The Japanese government is investigating whether numerous magazine articles intended to attract cancer patient may actually have been nothing more than embellished advertisements for cancer medicines and that several drugmakers paid the publisher of a monthly magazine to run the information, according to The Yomiuri Shimbun.
The Health, Labor and Welfare Ministry is determining whether the arrangement violated the Pharmaceutical Affairs Law, which bans advertising of cancer drug. And the paper reports that the ministry plans to urge the pharmaceutical industry to adopt voluntary rules to prevent a recurrence, although the names of the magazine and the drugmakers were not disclosed.
The ministry began the probe because the “payment suggests it was likely there was intention of advertising the drugs by carrying the articles,” a ministry official tells the paper. The ministry has asked the drugmakers to conduct internal inquiries and plans to hold a hearing.
The magazine, which targets cancer patients, reportedly sells 70,000 copies each month and many articles quote doctors and other specialists who mention specific drugs and their effectiveness in fighting cancer, the paper writes. And sources tell the paper that the publisher receives about $4,600 to $5,600 per page for each article from drugmakers.
“Those articles were called ‘tie-up articles,’“ a source tells the paper. “Since the magazine’s circulation figures stagnated, it needed around two such articles per monthly issue to make ends meet.” The publisher planned the articles and then approached drugmakers. Doctors and professors received up to $1,000 for comments, but some say they were unaware of the arrangement, according to the paper.
The paper writes that five unnamed drugmakers admitted paying between $18,500 and $53,600 for articles that ran in 2010 and 2011. All totaled, payments from these companies amounted to nearly $127,000, although yet another drugmaker claims that about $390,000 was paid for 27 articles. Some articles were about medicines for which advertising is banned.

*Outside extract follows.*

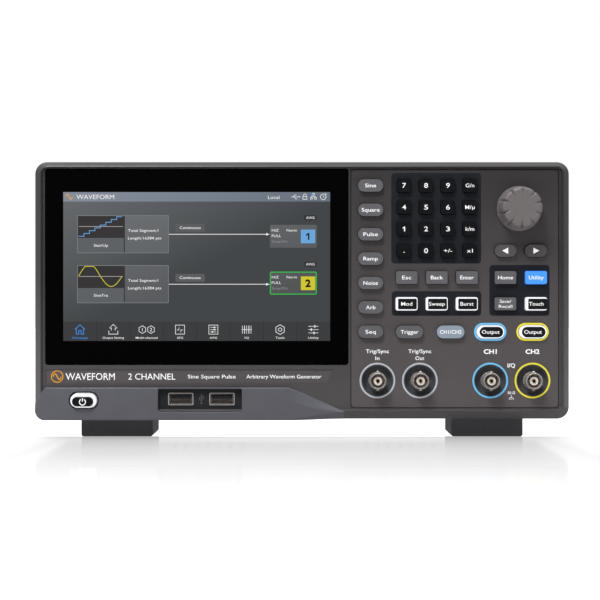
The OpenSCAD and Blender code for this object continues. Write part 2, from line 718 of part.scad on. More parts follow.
// A tilt leg lies back from its pins inside a front foot
module tilt_leg(s) color("#2a2a2d") {
    difference() {
        union() {
            translate([s * foot_x - leg_w / 2, leg_pivot[0], leg_pivot[1] - leg_t / 2])
                cube([leg_w, leg_len, leg_t]);
            translate([s * foot_x, leg_pivot[0], leg_pivot[1]]) rotate([0, 90, 0])
                cylinder(h = leg_w, r = leg_t / 2, center = true);
        }
        translate([s * foot_x - leg_w / 2 + 5, leg_pivot[0] + 6, leg_pivot[1] - leg_t / 2 - 1])
            cube([leg_w - 10, leg_len - 13, 2.6]);
    }
    for (e = [-1, 1]) translate([s * foot_x + e * leg_w / 2, leg_pivot[0], leg_pivot[1]])
        rotate([0, 90, 0]) cylinder(h = 4, r = pin_r, center = true);
}

module tilt_leg_left() tilt_leg(-1);
module tilt_leg_right() tilt_leg(1);

front_bezel();
control_inlay();
touch_glass();
display_module();
front_boards();
main_board();
power_supply();
bnc_jacks();
jack_insulators();
data_sockets();
power_inlet();
fan_frame();
rear_case();
feet();
screws();
fan_rotor();
tuning_knob();
carry_handle();
tilt_leg_left();
tilt_leg_right();
power_key();
for (k = KEYS) front_key(k);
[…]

However, the publisher maintains nothing illegal occurred. “We included the names of the products (in the articles) as part of providing information to readers, which helps readers understand the articles better,” the publisher wrote to The Shimbum, without commenting on the payments.
Ads for certain drugs are considered illegal if the ad is designed to entice customers, the medicines are clearly named and the ad is publicly available in a magazine or other vehicle, the paper writes. And advertising cancer medicines is prohibited because of the risk of patients choosing drugs they see in ads, but may then suffer serious health problems caused by side effects.
The articles “are dangerous because they could influence a patient to make the wrong choice of drugs,” Miho Katagi, who heads the Smily ovarian cancer patient support group, tells the paper. “I know a patient who jumped on the information… and died after going to a hospital where she could receive that treatment. If it is an advertisement, it should be clear that it is.”